Gotti, Jr., never got back his computers, but his humidor was returned after several months.

“The agents took some of my cigars, and the rest of them dried out,” he said.

OTHER MEMORABLE MOBSTERS: REAL & IN THE MOVIES

REAL: We seem to know Charles “Lucky” Luciano (born Salvatore Lucania) smoked cigars, or at least liked to keep some around, because his humidors were acquired and then auctioned off. Luciano holed up in Cuba, after being expelled from the US. Luciano was an associate of Benjamin “Bugsy” Siegel, a cigar smoker, and Meyer Lansky, mainly a cigarette smoker.

MOVIE: One of my favorite performances in a not-so-favorite movie comes from Edward G. Robinson (real name Emmanuel Goldenberg). Robinson’s character is “Johnny Rocco,” who was exiled to Cuba some years earlier. All the characters get stuck in a Key Largo hotel as a hurricane approaches. It doesn’t end well for Rocco. I mean, hell, Humphrey Bogart is the lead good guy in this film. Throughout the movie, we see Robinson using his cigar as a prop, something he did in many other pictures (check him out in The Cincinnati Kid, with Steve McQueen). Robinson also lit up in Little Caesar (1931), a film about a mobster, Caesar Enrico “Rico” Bandello,” on the rise. At the end, once more, it ends badly for the bad guy.

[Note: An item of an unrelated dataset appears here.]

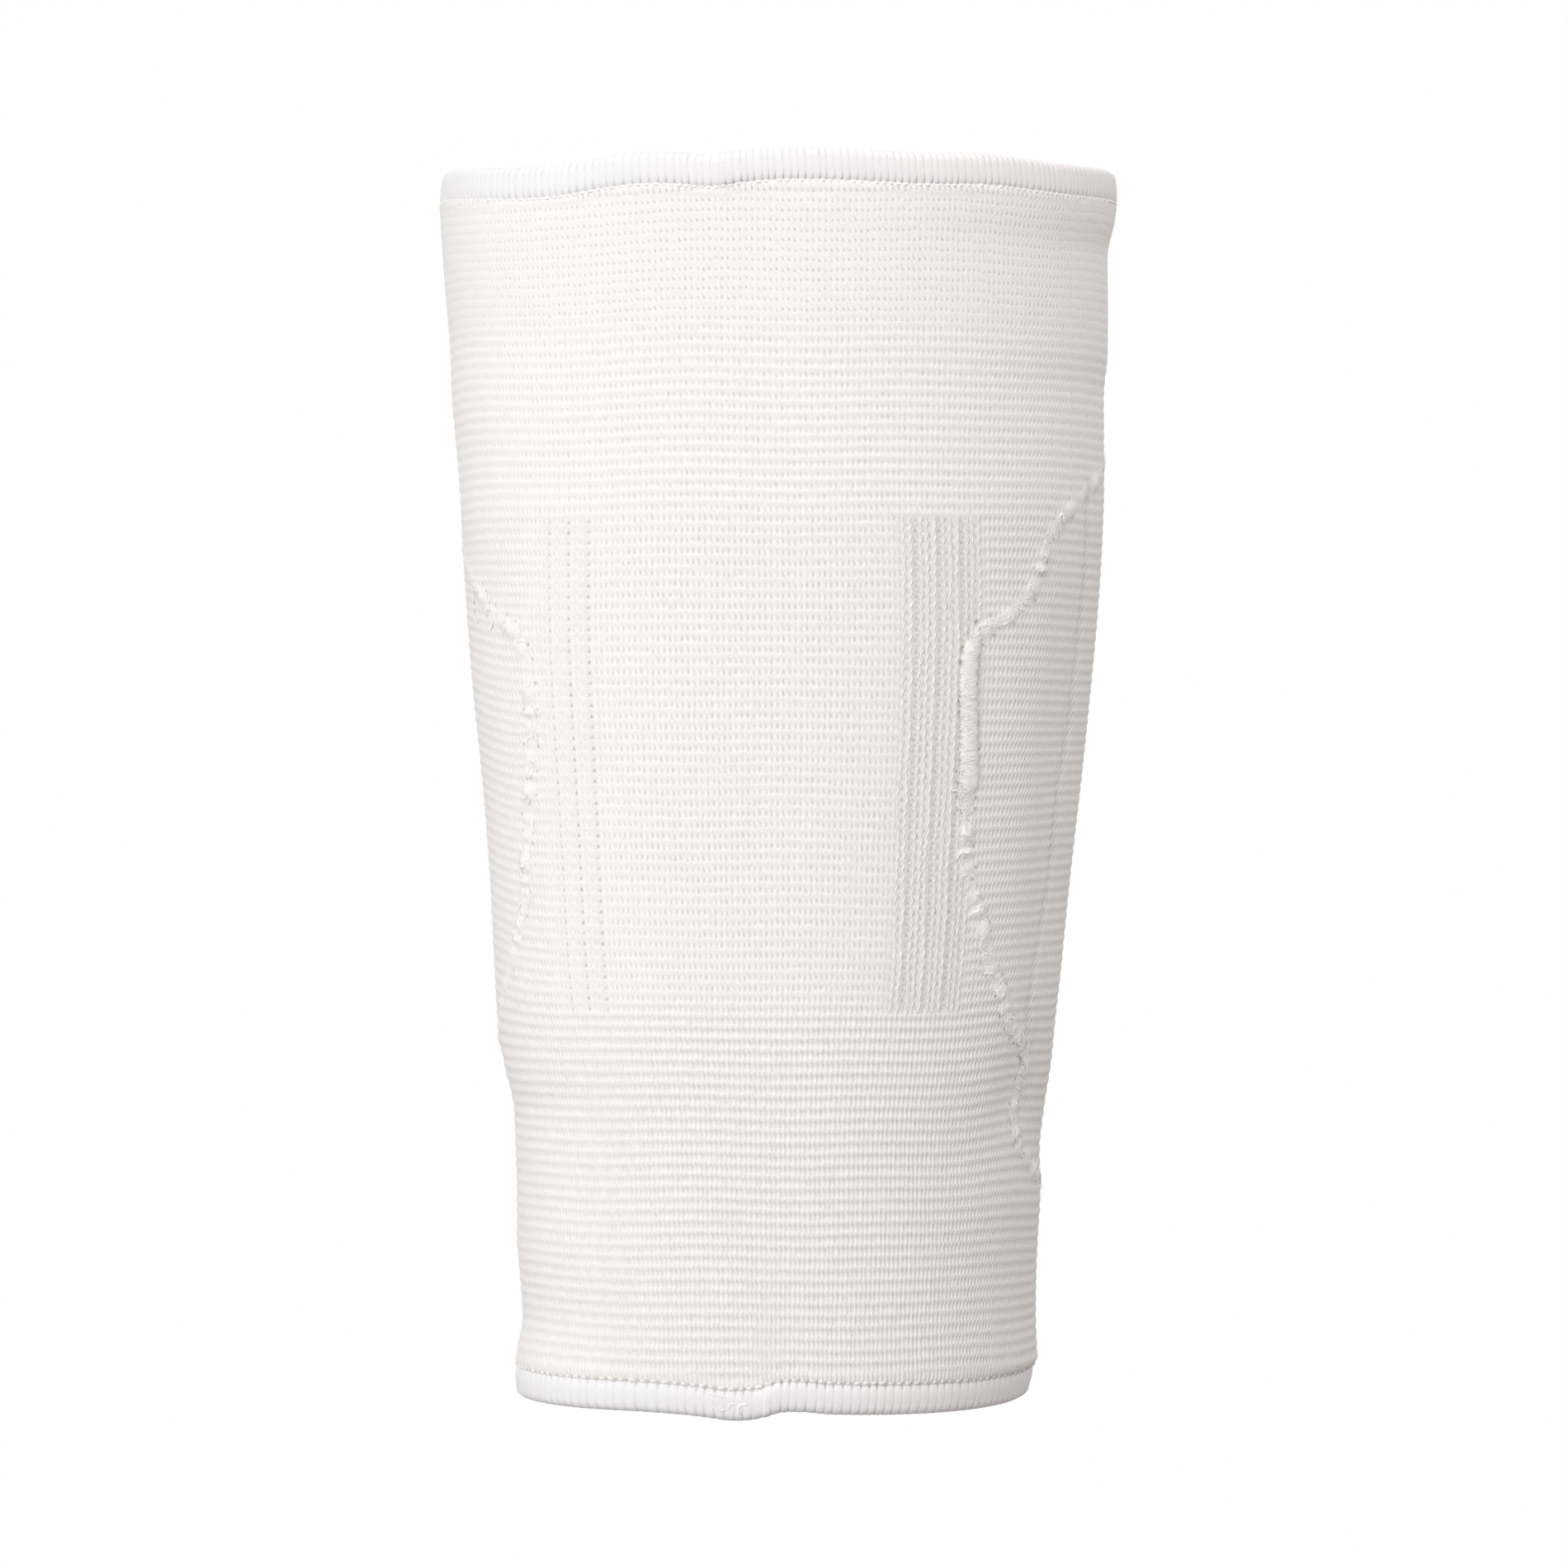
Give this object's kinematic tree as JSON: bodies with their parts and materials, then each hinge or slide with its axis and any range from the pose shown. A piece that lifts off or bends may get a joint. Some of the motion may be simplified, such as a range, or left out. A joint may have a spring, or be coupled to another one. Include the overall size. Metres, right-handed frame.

Robinson, gunned down behind a billboard, utters, “Mother of mercy, is this the end of Rico?"

MOVIE: And I really just can’t leave out a very funny and very broad satire of the Mafia life on Long Island. In Married to the Mob (1988), Dean Stockwell plays Tony “The Tiger” DeMarco, a boss given to severely overdressing and fits of murderous jealousy. Stockwell, a real-life cigar aficionado who loved Cubans, sports a cigar in the scene of his wife’s birthday party. More delightful is when Al Lewis, the former Grandpa Munster, is puffing on a Toscano-style cigar as “Uncle Joe.”